Index: Deliverables/D1.2/CompilerProofOutline/outline.tex
===================================================================
--- Deliverables/D1.2/CompilerProofOutline/outline.tex (revision 1800)
+++ Deliverables/D1.2/CompilerProofOutline/outline.tex (revision 1801)
@@ -1039,5 +1039,7 @@
It is easy to see that this linearisation process eventually terminates.
-In particular, the size of the visited label set is monotonically increasing, and is bounded above by the size of the graph that we are linearising.

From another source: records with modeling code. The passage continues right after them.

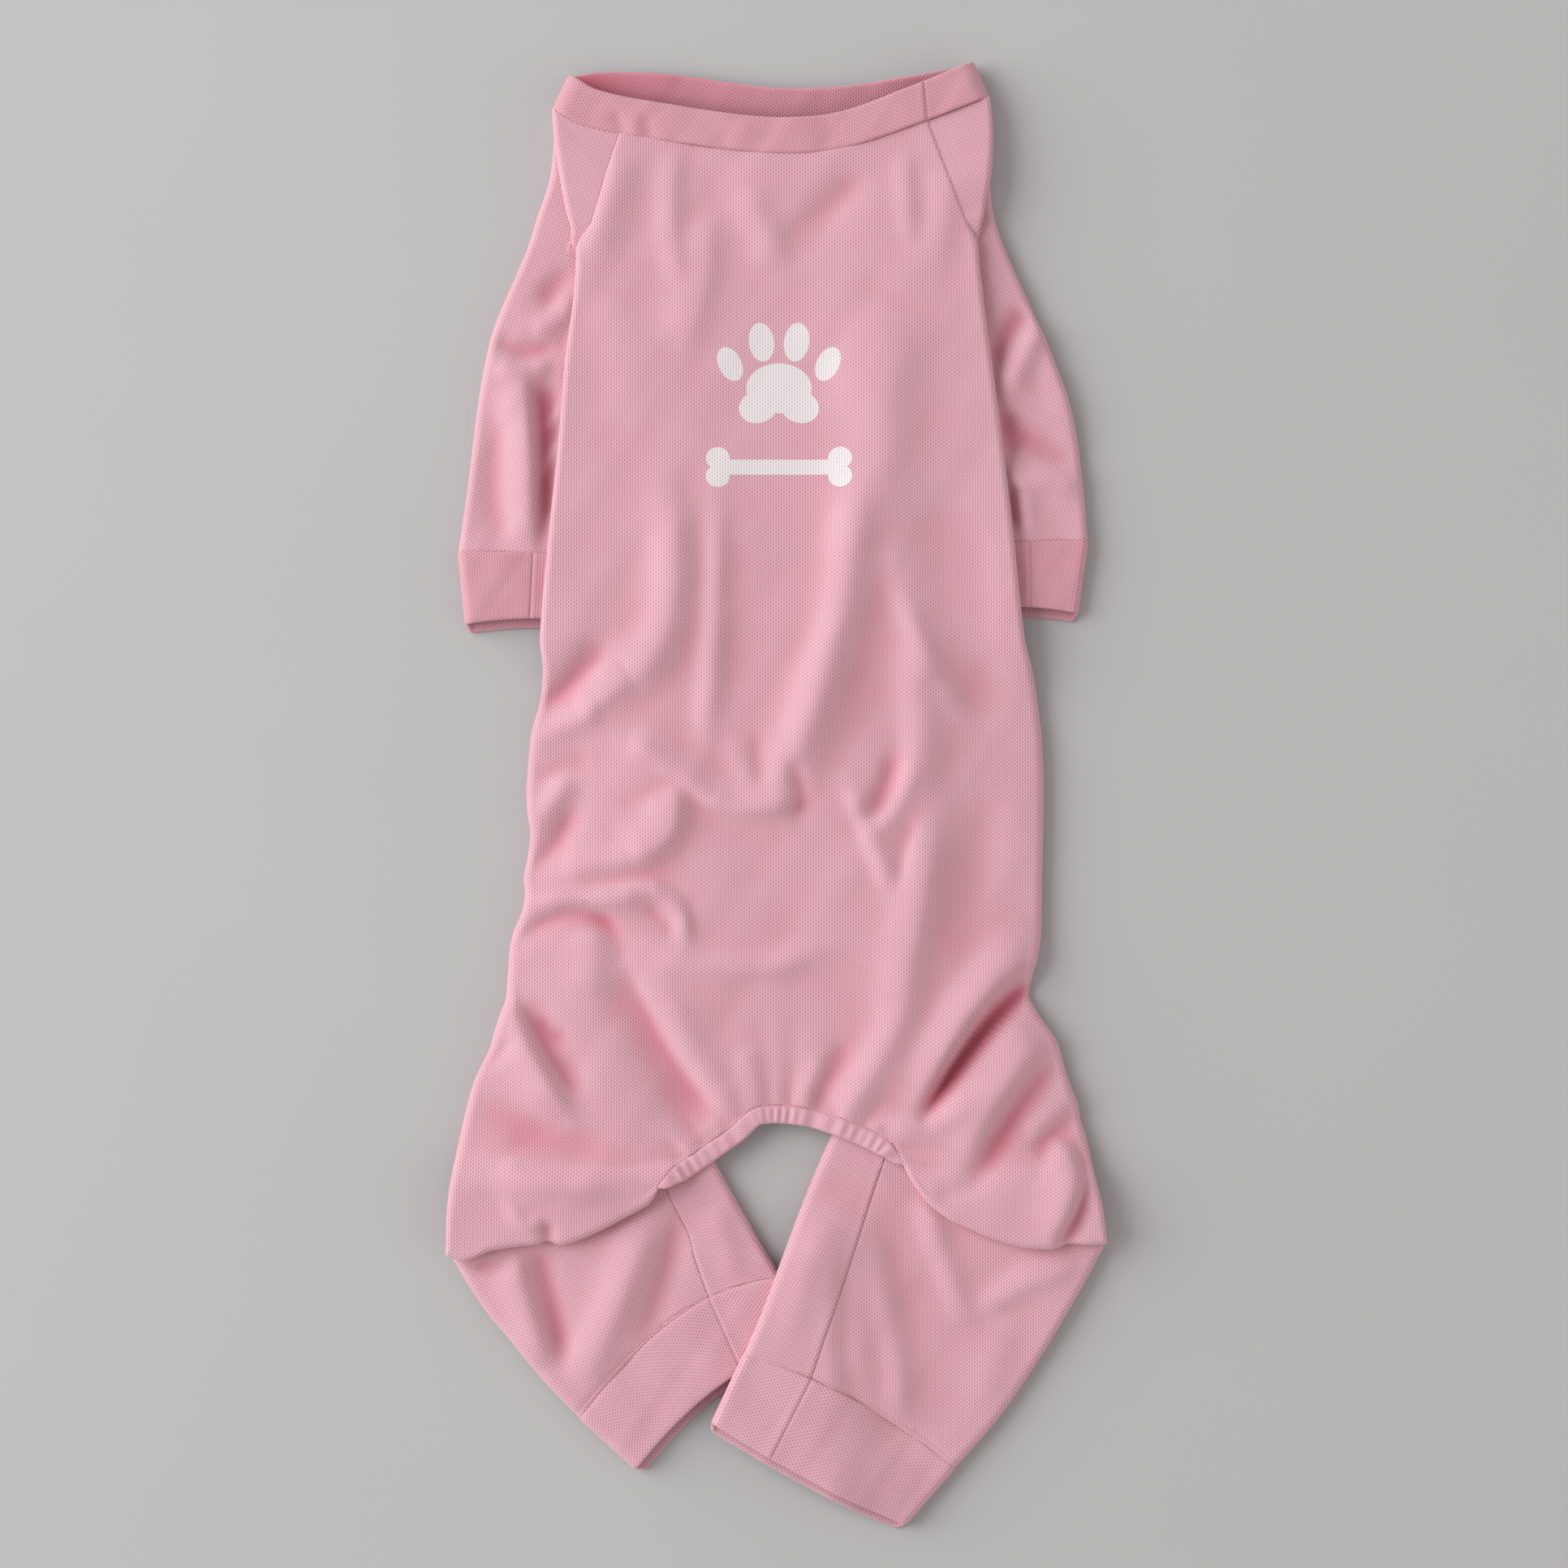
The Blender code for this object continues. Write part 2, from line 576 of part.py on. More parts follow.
def make_belly_panel(parts, colour):
    """The flat underside from the neck seam to the groin."""
    bm = bmesh.new()
    columns, rows = 8, 26
    gap = SEAM_GAP + CLOTH / 4

    def point(column, row):
        share = column / columns
        down = row / rows
        top = read_table(NECK_SEAM, (share - 0.5) * 1.15)[1]
        bottom = read_table(GROIN_EDGE, share)[0]
        along = top + (bottom - top) * down
        left, right = read_table(UNDER_SEAMS, along)
        across = left + (right - left) * share
        inset = gap / CHEST_HALF * (1 - 2 * share)
        trim = (SEAM_GAP / 2 - (SEAM_GAP / 2 + gap) * down) / BACK_LENGTH
        return place_at(across + inset, along + trim, FLOOR_LAYER)

    grid(bm, columns, rows, point)
    return cloth_object("belly_panel", bm, CLOTH, colour, parts)


def make_sleeve(side, parts, colour):
    """A raglan sleeve: an open strip over the shoulder that becomes a closed tube below the underarm."""
    stations = []
    for seam, fold, tuck, outer, under, top_share, over_share in SLEEVES[side]:
        top = FLOOR_LAYER + SLEEVE_LOFT * top_share
        over = FLOOR_LAYER + (OVER_CUFF - FLOOR_LAYER) * over_share
        outer_top, outer_low = place_at(*outer, top), place_at(*outer, FLOOR_LAYER)
        if fold:
            seam_height = top_height(*seam)
            first = place_at(*seam, seam_height)
            corners = [first, first.lerp(place_at(*fold, seam_height), 0.1)]
            corners += [place_at(*fold, seam_height), place_at(*fold, over)]
            corners += [place_at(*tuck, over), place_at(*tuck, top)]
        else:
            first = place_at(*seam, top)
            start = place_at(*seam, top if under else (top + FLOOR_LAYER) / 2)
            corners = [start] + [first.lerp(outer_top, share) for share in (0.02, 0.12, 0.2, 0.28, 0.36)]
        last = place_at(*(under or seam), FLOOR_LAYER)
        corners += [outer_top, outer_low, last.lerp(outer_low, 0.02)]
        corners.append(last if under else corners[0].copy())
        stations.append(corners)
    first_closed = [station[4] for station in SLEEVES[side]].index(None)
    rows = [row / 2 for row in range(2 * first_closed)] + list(range(first_closed, len(stations)))
    loops = []
    for row in rows:
        corners = between_stations(stations, row)
        for corner in corners:
            corner.z = max(corner.z, FLOOR_LAYER)
        if row >= first_closed:
            corners[-1] = corners[0].copy()
        loop = rounded_path(corners, OVER_CUFF, CORNER_STEPS, (1, 4, 1, 1, 1, 3, 1, 4, 1))
        if row == 0:
            for point in loop:
                point.y = neck_seam_y(point) - SEAM_GAP / 2
        loops.append(loop)
    bm = bmesh.new()
    loft(bm, loops)
    return cloth_object("front_sleeve_" + side, bm, CLOTH, colour, parts)


def make_front_cuff(side, parts, colour):
    inner, outer, inner_way, outer_way = FRONT_CUFFS[side]
    bm = bmesh.new()
    loops = []
    steps = 3
    for step in range(steps + 1):
        down = (SEAM_GAP + BAND_WALL / 4) + FRONT_CUFF_HEIGHT * step / steps
        ends = []
        for place, way in ((inner, inner_way), (outer, outer_way)):
            ends.append(place_at(*place) + Vector((*way, 0.0)).normalized() * down)
        loops.append(flat_tube_loop(*ends, BAND_WALL / 2, BAND_WALL / 2 + CUFF_LOFT, Vector(), 6))
    loft(bm, loops)
    return cloth_object("front_cuff_" + side, bm, BAND_WALL, colour, parts)


def crossing_lift(point):
    """How far the right lower leg is lifted where it lies on the left leg's cuff."""
    across, along = point.x / CHEST_HALF, -point.y / BACK_LENGTH
    sideways = 1 - smooth_step((across - 0.20) / 0.32)
    lengthways = smooth_step((along - 1.055) / 0.085)
    return CROSSING_LIFT * sideways * lengthways


def make_hind_leg(side, parts, colour):
    bm = bmesh.new()
    lift = crossing_lift if side == "right" else None
    table = []
    for i, (inner, outer, bow) in enumerate(HIND_LEGS[side]):
        table.append((i, *inner, *outer, *bow))
    rows = 2 * (len(table) - 1)
    loops = []
    for row in range(rows + 1):
        values = read_table(table, row / 2)
        inner, outer, bow = place_at(*values[0:2]), place_at(*values[2:4]), place_at(*values[4:6])
        loops.append(flat_tube_loop(inner, outer, FLOOR_LAYER, FLOOR_LAYER + LEG_LOFT, bow, 6, lift))
    loft(bm, loops)
    return cloth_object("hind_leg_" + side, bm, CLOTH, colour, parts)


def make_hind_cuff(side, parts, colour):
    bm = bmesh.new()
    lift = crossing_lift if side == "right" else None
    inner, outer, seam_bow = HIND_LEGS[side][-1]
    inner_way, outer_way, edge_bow = HIND_CUFFS[side]
    loops = []
    steps = 4
    for step in range(steps + 1):
        down = (SEAM_GAP + BAND_WALL / 4) + HIND_CUFF_HEIGHT * step / steps
        ends = []
        for place, way in ((inner, inner_way), (outer, outer_way)):
            ends.append(place_at(*place) + Vector((*way, 0.0)).normalized() * down)
        bow = place_at(*seam_bow).lerp(place_at(*edge_bow), step / steps)
        loops.append(flat_tube_loop(*ends, BAND_WALL / 2, BAND_WALL / 2 + CUFF_LOFT, bow, 8, lift))
    loft(bm, loops)
    return cloth_object("hind_cuff_" + side, bm, BAND_WALL, colour, parts)


def make_neckband(parts, colour):
    """The ring of doubled cloth at the neck, flattened, with its underside standing further up the page."""
    bm = bmesh.new()
    steps, across_steps = 3, 18
    low, high = BAND_WALL / 2, top_height(NECK_MIDDLE, 0.0) + (BAND_WALL - CLOTH) / 2
    radius = (high - low) / 2
    half_width = NECK_HALF * CHEST_HALF
    loops = []
    for step in range(steps + 1):
        up = SEAM_GAP + NECKBAND_HEIGHT * step / steps
        narrow = 1 - 0.076 * step / steps
        angles = [math.pi / 2 * k / 3 for k in range(3)]
        shares = [-1 + radius / half_width * (1 - math.cos(angle)) for angle in angles]
        inside = 1 - radius / half_width
        shares += [-inside + 2 * inside * k / across_steps for k in range(across_steps + 1)]
        shares += [-share for share in reversed(shares[:3])]
        loop = []
        for sign, layer in ((1, 0), (-1, 1)):
            for share in shares[:-1] if sign > 0 else list(reversed(shares))[:-1]:
                along = read_table(NECK_SEAM, share)[layer]
                from_end = min((1 - abs(share)) * half_width / radius, 1.0)
                rise = math.sqrt(max(1 - (1 - from_end) ** 2, 0.0))
                point = place_at(NECK_MIDDLE + NECK_HALF * share * narrow, along)
                point.y += up * (0.9 + 0.1 * rise)
                point.z = (low + high) / 2 + sign * radius * rise
                loop.append(point)
        loop.append(loop[0].copy())
        loops.append(loop)
    loft(bm, loops)
    return cloth_object("neckband", bm, BAND_WALL, colour, parts)


def make_rump_casing(parts, colour):
    """The gathered casing round the elastic along the rump's arc."""
    bm = bmesh.new()
    columns, rows = 40, 3
    gathers = 20
    reach = [column for column in range(BACK_COLUMNS + 1) if casing_share(panel_spread(column)) > 0.5]

    def point(column, row):
        place = reach[0] + (reach[-1] - reach[0]) * column / columns
        before = min(int(place), BACK_COLUMNS - 1)
        edge = top_point(before, BACK_ROWS).lerp(top_point(before + 1, BACK_ROWS), place - before)
        depth = CASING_HEIGHT * casing_share(panel_spread(place))
        ripple = math.sin(2 * math.pi * gathers * column / columns) * math.sin(math.pi * row / rows)
        down = SEAM_GAP + (depth - SEAM_GAP) * row / rows
        return edge + Vector((0.0, -down, CASING_WALL * 0.12 * ripple))

    grid(bm, columns, rows, point)
    return cloth_object("rump_casing", bm, CASING_WALL, colour, parts)


def stand_on_floor(pieces):
    """Parents all pieces to an empty that centres the laid jumpsuit over the origin, resting at z = 0."""
    bpy.context.view_layer.update()
    graph = bpy.context.evaluated_depsgraph_get()
    corners = [Vector(corner) for piece in pieces for corner in piece.evaluated_get(graph).bound_box]
    low = [min(corner[axis] for corner in corners) for axis in range(3)]
    high = [max(corner[axis] for corner in corners) for axis in range(3)]
    origin = bpy.data.objects.new("laid_jumpsuit", None)
    bpy.context.scene.collection.objects.link(origin)
    origin.location = (-(low[0] + high[0]) / 2, -(low[1] + high[1]) / 2, -low[2])
    for piece in pieces:
        piece.parent = origin


def main():
    for item in list(bpy.data.objects):
        bpy.data.objects.remove(item)
    parts = bpy.data.collections.new("dog_jumpsuit")
    bpy.context.scene.collection.children.link(parts)
    body_pink = (0.66, 0.36, 0.42)
    band_pink = (0.62, 0.31, 0.37)
    pieces = [
        make_neckband(parts, band_pink),
        make_back_panel(parts, body_pink),
        make_belly_panel(parts, body_pink),
        make_rump_casing(parts, body_pink),
    ]
    for side in ("left", "right"):
        pieces.append(make_sleeve(side, parts, body_pink))
        pieces.append(make_front_cuff(side, parts, band_pink))
        pieces.append(make_hind_leg(side, parts, body_pink))
        pieces.append(make_hind_cuff(side, parts, band_pink))
    stand_on_floor(pieces)


main()
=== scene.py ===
# %% [markdown]
# # A dog's jumpsuit of knitted mesh, laid flat
#
# The jumpsuit lies on its belly with the neck at +Y. It is one flattened tube for the body, four flattened
# tubes for the legs, and doubled bands at every opening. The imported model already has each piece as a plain
# wall of cloth, so it serves as the frame here, and each piece below takes the place of one of its walls.

# %% Load the frame
import math

import bmesh
import bpy
import numpy as np
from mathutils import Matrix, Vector


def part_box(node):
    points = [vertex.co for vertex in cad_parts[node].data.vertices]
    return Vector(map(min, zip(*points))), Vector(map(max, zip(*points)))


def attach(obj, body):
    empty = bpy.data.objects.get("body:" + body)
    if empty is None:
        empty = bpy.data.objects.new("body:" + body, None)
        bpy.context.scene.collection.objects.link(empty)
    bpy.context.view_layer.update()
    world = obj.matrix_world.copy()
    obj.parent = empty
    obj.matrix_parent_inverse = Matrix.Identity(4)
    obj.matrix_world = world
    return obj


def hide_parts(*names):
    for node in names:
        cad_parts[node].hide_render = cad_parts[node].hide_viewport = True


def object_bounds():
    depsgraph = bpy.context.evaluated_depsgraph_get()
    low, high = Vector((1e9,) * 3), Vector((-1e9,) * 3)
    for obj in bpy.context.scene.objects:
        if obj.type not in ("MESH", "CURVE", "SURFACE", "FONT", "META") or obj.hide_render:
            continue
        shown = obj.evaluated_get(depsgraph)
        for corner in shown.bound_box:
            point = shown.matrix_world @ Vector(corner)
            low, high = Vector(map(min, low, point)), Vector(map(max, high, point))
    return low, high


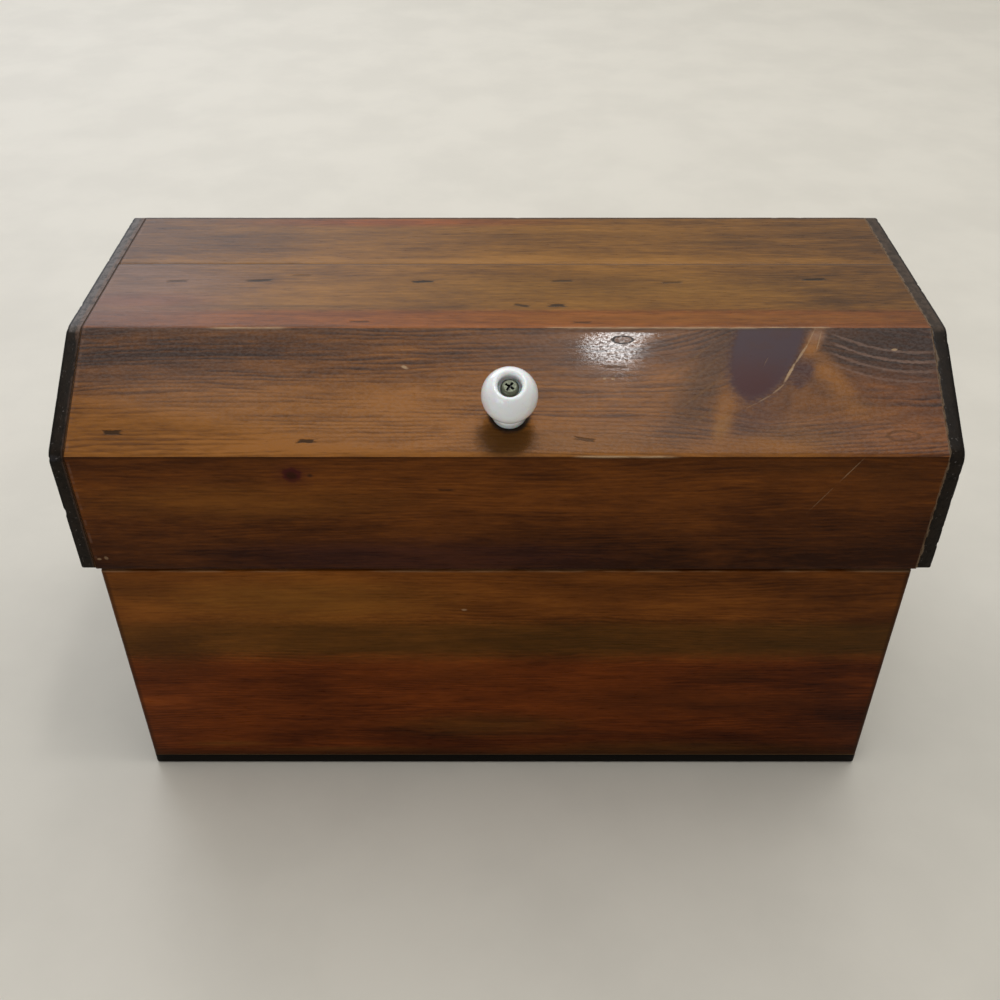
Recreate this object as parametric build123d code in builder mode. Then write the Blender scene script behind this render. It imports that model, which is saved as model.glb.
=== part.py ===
from build123d import *
import math
import os

# Keepsake chest: a pine box with a faceted, hinged lid and a porcelain knob. All sizes are millimetres.
# +X is to the right of someone who faces the front, +Y is to the back and +Z is up.
# The origin is the middle of the footprint, on the surface that the chest stands on.

# Lid
lid_length = 415.0
lid_wall_height = 67.7
slope_run = 56.0
slope_rise = 34.5
top_back_board_width = 57.0
top_front_board_width = 66.6
lid_stock = 8.0
lid_end_stock = 7.0
lid_end_corner_radius = 7.0
lid_end_foot_radius = 1.5
lid_end_ease = 0.8
fold_ease = 0.4
seam_ease = 0.25

# Body
body_height = 146.6
body_stock = 8.0
bottom_stock = 7.5
rabbet_lip = 4.0
corner_ease = 1.5
rim_ease = 0.5
foot_ease = 2.0

# Running room between lid and body
lid_gap = 1.6
end_overhang_gap = 1.7

# Knob, a through bolt with its head in the knob's front, and its washer and nut inside the lid
knob_up_slope = 21.9
knob_off_centre = 1.2
knob_radius = 12.7
knob_bulb_height = 18.7
knob_foot_radius = 8.2
knob_foot_height = 3.0
knob_neck_radius = 7.0
knob_neck_height = 4.6
knob_recess_radius = 5.6
knob_recess_floor = 24.5
knob_rim_round = 1.2
knob_neck_round = 1.2
knob_foot_round = 0.9
bolt_radius = 2.08
bolt_length = 38.1
bolt_head_radius = 4.2
bolt_head_height = 2.9
bolt_head_round = 1.7
bolt_hole_gap = 0.2
cross_length = 4.6
cross_width = 1.15
cross_depth = 1.6
cross_taper = 12.0
cross_turn = 55.0
washer_radius = 4.75
washer_stock = 1.0
nut_flats = 8.7
nut_stock = 3.2
nut_thread_gap = 0.03

# Butt hinges on the outside of the back
hinge_length = 38.0
hinge_inset = 52.0
leaf_width = 13.0
leaf_stock = 1.2
leaf_corner_radius = 1.5
knuckle_count = 5
knuckle_gap = 0.3
knuckle_radius = 2.2
knuckle_wood_gap = 0.4
knuckle_leaf_gap = 0.4
pin_radius = 1.2
pin_head_radius = 1.7
pin_head_stock = 0.7
pin_seat_gap = 0.02
pin_running_gap = 0.05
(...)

+In particular, the size of the visited label set is non decreasing and bounded above by the size of the graph that we are linearising. Moreover when it remains the same we are
+decreasing the size of the todo list. So the lexicographic measure $(n - |\mathtt{visited}|, |\mathtt{todo}|)$ (where $n$ is the number of nodes in the graph) strictly decreases upon each
+call\footnote{The use of a lexicographic measure can be avoided by taking the first element in $\mathtt{todo}$ not in $\mathtt{visited}$ and discarding all preceding nodes before making the recursive call.}.
The initial call to \texttt{linearise} sees the \texttt{visited}, \texttt{required} and \texttt{generated} sets set to the empty set, and \texttt{todo} initialized with the singleton list consisting of the entry point of the graph.
@@ -1050,7 +1052,7 @@
$\forall \mathtt{l} \in \mathtt{generated}.\ \mathtt{succ(l,\ graph)} \subseteq \mathtt{required} \cup \mathtt{todo}$,
\item
-$\mathtt{required} \subseteq \mathtt{visited}$,
-\item
-$\mathtt{visited} \cap \mathtt{todo} = \emptyset$.
+$\mathtt{required} \subseteq \mathtt{visited}$.
+% \item
+% $\mathtt{visited} \cap \mathtt{todo} = \emptyset$.
\end{enumerate}